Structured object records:
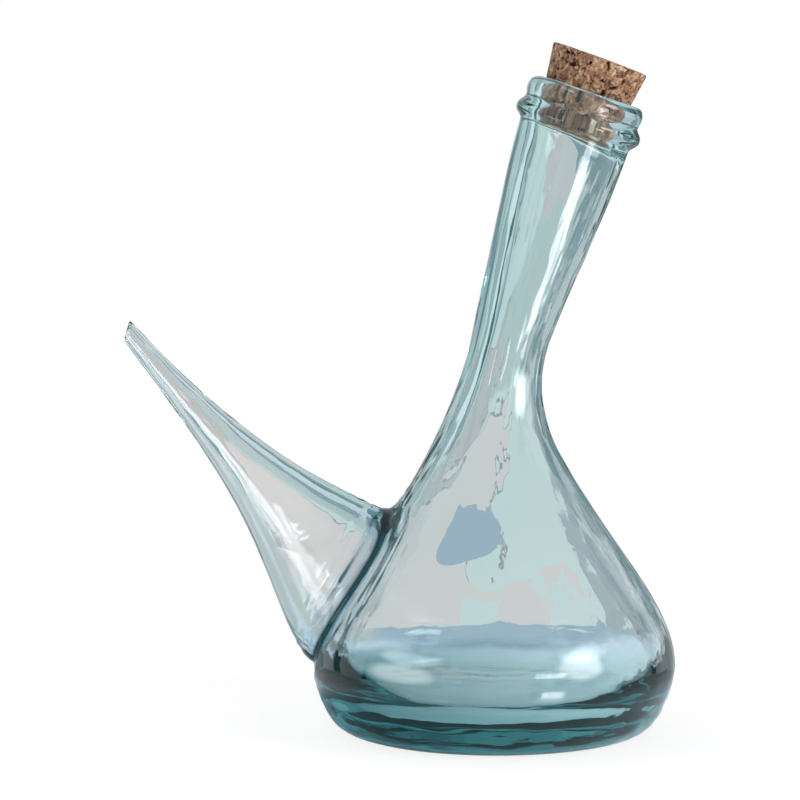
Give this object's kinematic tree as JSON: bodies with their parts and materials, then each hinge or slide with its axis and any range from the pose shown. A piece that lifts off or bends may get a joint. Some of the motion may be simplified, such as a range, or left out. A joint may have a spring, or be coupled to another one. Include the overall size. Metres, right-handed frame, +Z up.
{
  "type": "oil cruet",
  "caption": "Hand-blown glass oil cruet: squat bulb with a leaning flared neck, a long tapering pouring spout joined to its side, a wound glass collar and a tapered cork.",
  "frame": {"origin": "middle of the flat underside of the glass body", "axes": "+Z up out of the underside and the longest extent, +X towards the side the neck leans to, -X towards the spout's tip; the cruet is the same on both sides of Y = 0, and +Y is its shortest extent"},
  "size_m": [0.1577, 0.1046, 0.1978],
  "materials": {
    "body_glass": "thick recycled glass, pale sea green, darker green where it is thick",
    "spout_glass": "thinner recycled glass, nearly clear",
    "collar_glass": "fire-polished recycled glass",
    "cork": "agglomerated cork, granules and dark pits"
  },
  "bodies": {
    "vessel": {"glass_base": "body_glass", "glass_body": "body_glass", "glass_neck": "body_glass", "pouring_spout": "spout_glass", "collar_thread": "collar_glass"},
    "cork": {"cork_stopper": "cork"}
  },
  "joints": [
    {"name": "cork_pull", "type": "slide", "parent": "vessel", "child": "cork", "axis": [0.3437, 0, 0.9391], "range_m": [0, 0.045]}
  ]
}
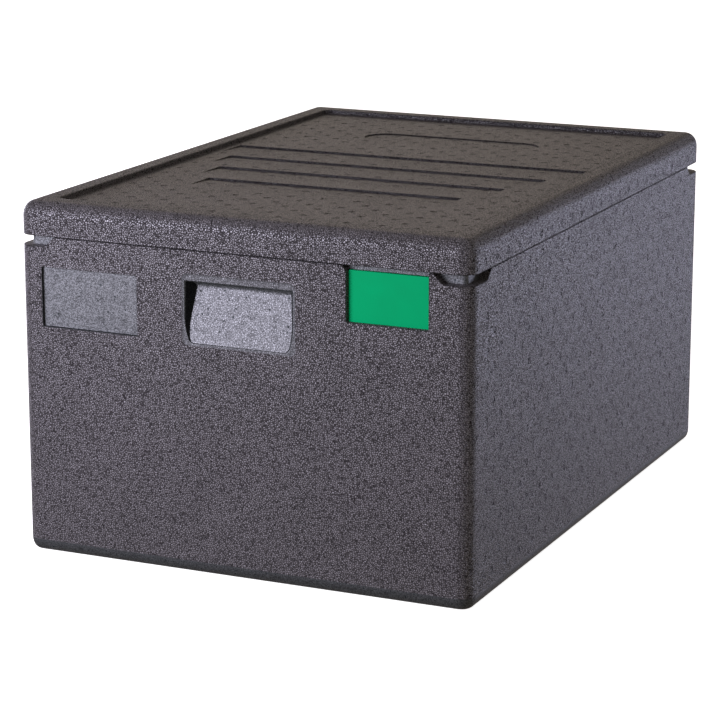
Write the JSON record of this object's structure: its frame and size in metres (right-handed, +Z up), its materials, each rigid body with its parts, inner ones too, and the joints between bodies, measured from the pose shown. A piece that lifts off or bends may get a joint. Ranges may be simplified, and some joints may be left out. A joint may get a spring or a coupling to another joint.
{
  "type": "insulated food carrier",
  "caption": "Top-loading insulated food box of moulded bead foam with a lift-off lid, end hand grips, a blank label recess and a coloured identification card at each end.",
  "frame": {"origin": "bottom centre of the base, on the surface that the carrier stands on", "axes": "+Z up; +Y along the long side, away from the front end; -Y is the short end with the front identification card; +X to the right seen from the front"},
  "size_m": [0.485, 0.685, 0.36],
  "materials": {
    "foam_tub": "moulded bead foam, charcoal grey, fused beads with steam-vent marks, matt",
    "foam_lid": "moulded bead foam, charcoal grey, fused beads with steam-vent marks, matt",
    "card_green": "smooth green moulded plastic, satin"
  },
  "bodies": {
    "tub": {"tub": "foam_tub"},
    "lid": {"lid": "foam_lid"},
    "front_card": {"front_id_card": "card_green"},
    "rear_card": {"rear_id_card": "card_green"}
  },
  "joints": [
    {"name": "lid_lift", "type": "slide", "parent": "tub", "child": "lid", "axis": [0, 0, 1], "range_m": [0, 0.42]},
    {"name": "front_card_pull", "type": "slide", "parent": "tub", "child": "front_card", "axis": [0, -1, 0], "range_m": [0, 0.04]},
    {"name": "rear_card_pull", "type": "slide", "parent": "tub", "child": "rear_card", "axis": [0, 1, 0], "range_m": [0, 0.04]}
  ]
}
--
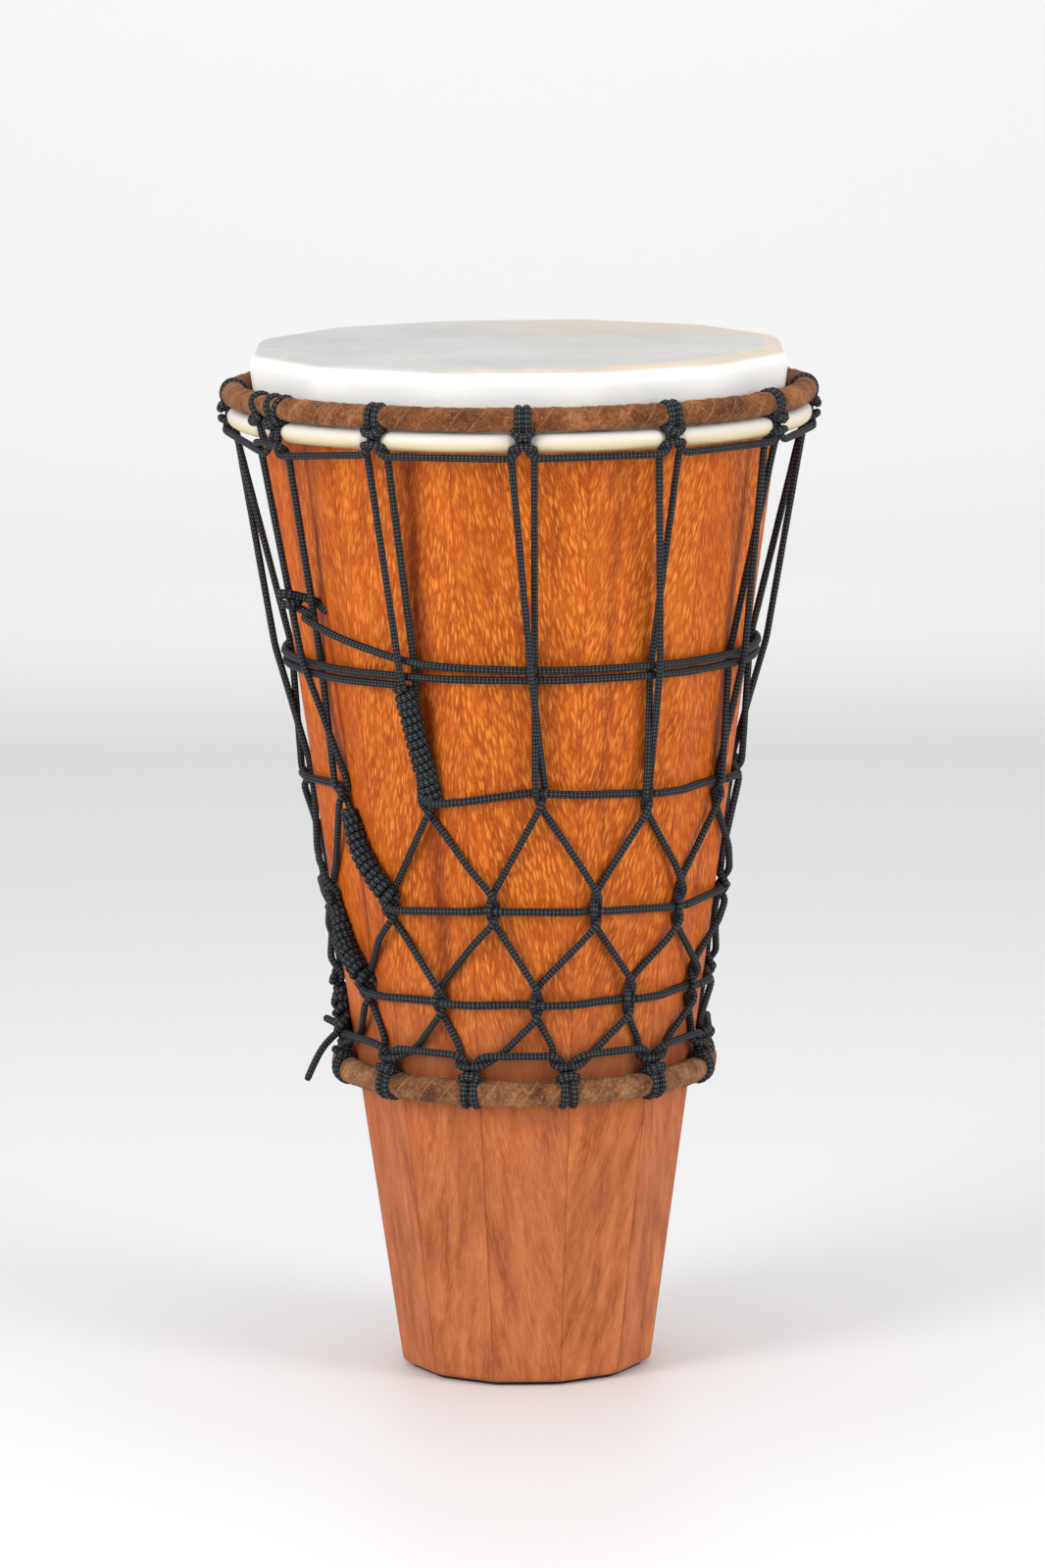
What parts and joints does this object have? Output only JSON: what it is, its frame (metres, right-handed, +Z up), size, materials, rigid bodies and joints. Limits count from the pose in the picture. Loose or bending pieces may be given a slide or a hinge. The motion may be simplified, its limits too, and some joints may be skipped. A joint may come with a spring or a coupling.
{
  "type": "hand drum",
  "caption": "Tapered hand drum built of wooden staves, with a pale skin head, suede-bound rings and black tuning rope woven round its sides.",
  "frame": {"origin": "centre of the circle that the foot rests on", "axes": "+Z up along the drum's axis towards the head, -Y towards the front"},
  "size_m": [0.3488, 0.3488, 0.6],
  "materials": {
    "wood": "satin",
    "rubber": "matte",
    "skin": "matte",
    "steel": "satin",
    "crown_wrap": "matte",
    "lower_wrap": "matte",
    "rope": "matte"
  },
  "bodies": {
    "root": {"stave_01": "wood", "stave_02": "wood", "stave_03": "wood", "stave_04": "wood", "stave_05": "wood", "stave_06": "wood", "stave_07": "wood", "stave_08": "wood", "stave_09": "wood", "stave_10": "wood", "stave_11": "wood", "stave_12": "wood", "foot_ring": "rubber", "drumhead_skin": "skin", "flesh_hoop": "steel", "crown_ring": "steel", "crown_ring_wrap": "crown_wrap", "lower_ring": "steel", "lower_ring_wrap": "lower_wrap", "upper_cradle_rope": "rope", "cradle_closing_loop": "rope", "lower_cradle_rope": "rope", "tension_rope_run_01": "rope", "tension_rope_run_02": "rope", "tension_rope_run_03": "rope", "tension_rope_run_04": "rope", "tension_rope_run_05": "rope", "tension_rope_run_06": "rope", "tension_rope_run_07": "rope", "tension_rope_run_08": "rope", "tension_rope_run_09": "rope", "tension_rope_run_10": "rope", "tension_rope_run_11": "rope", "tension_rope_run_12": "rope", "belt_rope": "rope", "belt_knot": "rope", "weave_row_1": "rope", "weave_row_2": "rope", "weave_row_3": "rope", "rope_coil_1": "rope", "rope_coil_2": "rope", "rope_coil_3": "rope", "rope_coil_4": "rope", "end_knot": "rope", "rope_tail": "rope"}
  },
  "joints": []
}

• **YOUR OBJECTIVE**: Check every line of the data above for the string "shown", and copy those that have it.

• **EXERCISE RESPONSE**:
Give this object's kinematic tree as JSON: bodies with their parts and materials, then each hinge or slide with its axis and any range from the pose shown. A piece that lifts off or bends may get a joint. Some of the motion may be simplified, such as a range, or left out. A joint may have a spring, or be coupled to another one. Include the overall size. Metres, right-handed frame, +Z up.
Write the JSON record of this object's structure: its frame and size in metres (right-handed, +Z up), its materials, each rigid body with its parts, inner ones too, and the joints between bodies, measured from the pose shown. A piece that lifts off or bends may get a joint. Ranges may be simplified, and some joints may be left out. A joint may get a spring or a coupling to another joint.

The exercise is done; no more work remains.